At least one adoption attorney said the lawsuit's odds of success may be limited.
"I have not seen the lawsuit, but Utah's appellate courts have repeatedly upheld the constitutionality of the Utah Adoption Act," said David Hardy, who is not a party to the lawsuit and has not yet reviewed it, though he was involved in some of the cases referenced in it. "I don't have any reason to believe there is a basis to overturn the act."
Biological mothers, adoption agencies and adoption attorneys have been able to exploit Utah's laws, particularly a fraud immunity statute, in a way that was never intended, the lawsuit states. "An adoption may be accomplished through fraud, misdirection, misrepresentation, and lies, however, fraud expressly may not be a basis to undo an otherwise fraudulent adoption."
In Manzanares' case, for example, a former girlfriend asserted in a paternity proceeding in Colorado that she had no plan to pursue an adoption. She told Manzanares in a January 2008 email she planned to go to Utah in February to visit a sick relative. In fact, she gave birth to a daughter while in Utah and placed the infant with a relative.
Carlton, a former military veteran who lives in Pennsylvania, was told by a former girlfriend that their daughter had died shortly after birth in 2010. He learned months later, after a judge ordered the woman to disclose where the child was buried, that she had given birth and placed the infant for adoption in Utah.
Utah's adoption laws encourage biological mothers to "secretly flee their home state" to give birth in Utah without any meaningful notice to or awareness on the part of biological fathers, the lawsuit states.
The mothers "return to their home state, seemingly unaccountable for their immoral, unethical, and fraudulent conduct," the lawsuit states.

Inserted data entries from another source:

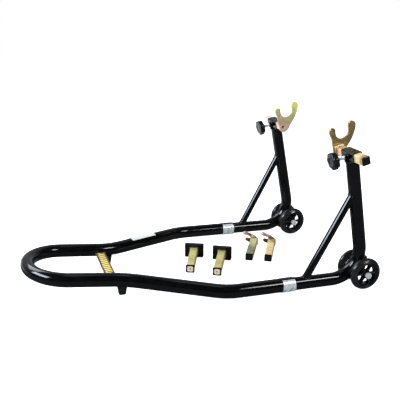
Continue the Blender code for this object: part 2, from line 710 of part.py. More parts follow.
def make_hook_adapter(name, place, heading):
    """Square tube with a small fork on its far end, lying flat with the fork leaning to one side."""
    base = empty(name, (*place, GAP), (0.0, 0.0, math.radians(heading)))
    axis = empty(f"{name}_axis", (0.0, 0.0, ADAPTER_SIDE / 2), parent=base)
    start = CAP_THICKNESS + GAP
    square_tube(f"{name}_tube", HOOK_TUBE, start, "yellow_zinc", axis)
    make_cap(f"{name}_cap", start, -1, axis)
    outline = [(x / 1000, z / 1000) for x, z in HOOK_OUTLINE]
    mesh = flat_outline([("BEZIER", outline)], HOOK_THICKNESS)
    fork = part(f"{name}_fork", mesh, "yellow_zinc", parent=axis)
    fork.location.y = HOOK_TUBE + GAP + HOOK_THICKNESS / 2


def main():
    make_main_tube()
    rail_end = along(REAR_BEND, LEG_CORNER, x=JOINT_X)
    rail_clearance = cutter("rail_clearance", tube(rail_path(rail_end), RAIL_RADIUS + GAP))
    make_strap(rail_clearance)
    make_rail_label()
    for name, side in SIDES.items():
        leg_clearance = make_leg(name, side)
        make_brace(name, side, leg_clearance)
        make_joint_band(name, side)
        make_foot(name, side, rail_clearance)
        make_head(name, side)
        make_axle_bracket(name, side, leg_clearance)
        make_wheel(f"{name}_outer", side, side * WHEEL_OFFSET)
        make_wheel(f"{name}_inner", side, -side * WHEEL_OFFSET)
    for name, (place, heading) in PADS.items():
        make_pad_adapter(name, place, heading)
    for name, (place, heading) in HOOKS.items():
        make_hook_adapter(name, place, heading)


clear_scene()
PARTS = make_collection("paddock_stand")
CUTTERS = make_collection("cutters", hidden=True)
MATERIALS = make_materials()
main()
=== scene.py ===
"""Looks of the paddock stand: finished tubes, wheels, forks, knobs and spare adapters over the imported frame.

Metres, in the frame of the CAD model: +Z up, +X from the handle to the wheels, +Y to the left.
"""

import math

import bmesh
import bpy
from mathutils import Matrix, Vector, noise


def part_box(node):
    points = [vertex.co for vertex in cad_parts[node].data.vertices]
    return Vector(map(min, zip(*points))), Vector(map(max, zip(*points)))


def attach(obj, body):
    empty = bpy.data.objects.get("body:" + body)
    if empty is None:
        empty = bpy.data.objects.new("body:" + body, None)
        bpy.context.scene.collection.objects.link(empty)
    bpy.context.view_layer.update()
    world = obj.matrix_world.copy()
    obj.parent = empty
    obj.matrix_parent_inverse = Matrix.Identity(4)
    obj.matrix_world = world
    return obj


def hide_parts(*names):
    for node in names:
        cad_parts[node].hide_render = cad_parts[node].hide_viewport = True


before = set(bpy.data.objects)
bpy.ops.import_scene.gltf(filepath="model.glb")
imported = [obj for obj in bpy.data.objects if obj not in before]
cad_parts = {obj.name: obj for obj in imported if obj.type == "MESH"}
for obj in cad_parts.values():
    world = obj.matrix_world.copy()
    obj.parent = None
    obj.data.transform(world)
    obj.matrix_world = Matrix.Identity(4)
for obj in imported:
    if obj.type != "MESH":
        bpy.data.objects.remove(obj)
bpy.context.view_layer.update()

SIDES = {"left": 1, "right": -1}
UP = Vector((0.0, 0.0, 1.0))


def centre_of(node):
    low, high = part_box(node)
    return (low + high) / 2


def mirrored(point, side):
    return Vector((point.x, point.y * side, point.z))


# Centre line of the left half of the frame, as in the CAD model
RAIL_RADIUS = 0.016
RAIL_WALL = 0.0023
HANDLE = Vector((-0.3816, 0.0881, 0.0546))
FRONT_BEND = Vector((-0.1773, 0.0941, 0.0345))
REAR_BEND = Vector((0.0297, 0.1967, 0.0232))
LEG_CORNER = Vector((0.3697, 0.1940, 0.0212))
HEAD = Vector((0.3104, 0.1997, 0.3165))
JOINT_X = 0.1919  # where the leg tube meets the main tube
BEND_RADII = {"handle": 0.087, "front": 0.140, "rear": 0.110, "leg": 0.066}
LEG_RADIUS = 0.015
LEG_BORE = 0.0113
SPIGOT_RADIUS = 0.0132
SPIGOT_LENGTH = 0.042
BRACE_RADIUS = 0.00875
BRACE_FOOT_X = 0.2145
BRACE_TOP_Z = 0.2335

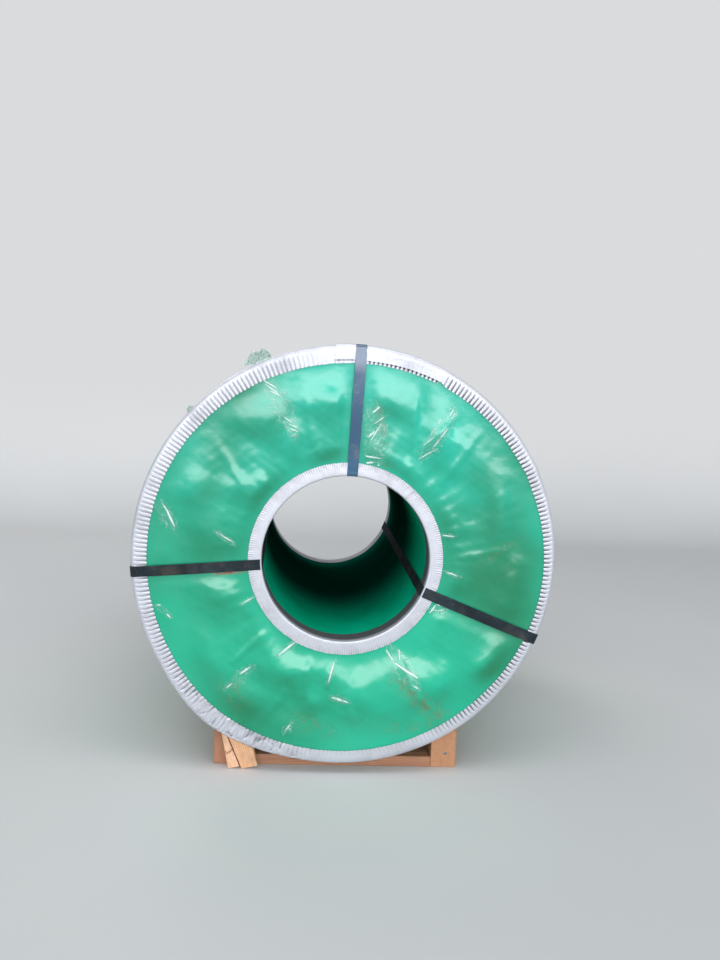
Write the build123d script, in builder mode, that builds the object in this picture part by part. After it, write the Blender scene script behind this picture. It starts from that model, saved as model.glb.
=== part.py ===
from build123d import *
import math
import os

# A packed coil of steel strip, lying with its eye level on a timber cradle.
# Millimetres. The coil's axis runs along Y, its front end faces -Y, and Z is up from the floor.

# The wound strip
strip_width = 1219.0
bore_diameter = 508.0
coil_diameter = 1262.0
turn_step_depth = 1.2
turn_step_radius = 470.0

# Sheet packing: how thick each layer is, and the slack between a layer and what it lies on
wrap_thickness = 2.0
cover_thickness = 2.0
liner_thickness = 1.5
layer_slack = 0.3

# Edge rings: angle section, one flange over the end, one over the outside or down the eye
ring_sheet = 1.2
flange_thickness = 2.6
ring_edge_bevel = 3.0
outer_flange_width = 42.0
outer_flange_depth = 50.0
inner_flange_width = 41.0
inner_flange_depth = 80.0

# Pleats that gather the outer ring's flange round the curve, deepest at its inner edge. Their cutter
# starts at a lead inside that edge, and its mouth is wider than the groove by the spare factor.
flute_count = 288
flute_length = 28.0
flute_depth = 2.2
ridge_width = 1.0
flute_lead = 3.0
flute_spare = 1.05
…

In his case, O'Dea told his former girlfriend he objected to her plan to place their child for adoption and signed with putative father registries in his home state of Wyoming, as well as Montana, where the biological mother had at one time lived. In June 2006, the woman called O'Dea from a blocked telephone number and said she was in Utah. She told O'Dea that he "will not father this child. You will pay child support until the child is in college."
"You will never see this baby," she told O'Dea, according to the lawsuit, and then asked if he understood what she meant.
After O'Dea tried to ask if that meant she no longer planned to place the infant for adoption, the woman responded, "If you understand what I have told you, that is all I have to say," and hung up.
O'Dea's child was born that same day and placed for adoption. O'Dea eventually learned the adoption had taken place in Utah; he fought the adoption in a case that ended up before the Utah Supreme Court, where he lost.
The lawsuit states that one of the "express" roles of the state's attorney general is to protect against deception, fraud and misrepresentation. Another role is to protect children from abuse and neglect.
But the state's top law enforcement officers have "utterly failed" to protect minor children of the biological fathers and to safeguard their rights and best interests, despite being personally contacted about the situations involving at least five fathers.
"Neither Shurtleff nor his successors have done anything as promised, and, in the meantime, biological fathers, and others, have been again and again unlawfully and continuously deprived of their constitutionally protected paternity rights," the lawsuit states.
The attorneys general "knew of the fraud and kidnapping that was taking place in Utah, under the guise of Utah's adoption laws, and turned a blind eye to such practices, in direct contradiction to their personal promises, their oath of office, their statutory mandates, and their stated priorities, and also their oaths as licensed attorneys in Utah," that lawsuit adds.
The lawsuit says some adoption agencies, as shown in secretly recorded telephone conversations, encourage biological mothers to come to Utah and take steps so that a birth father would "never have a shot in hell in ever getting his child back," as one agency worker put it.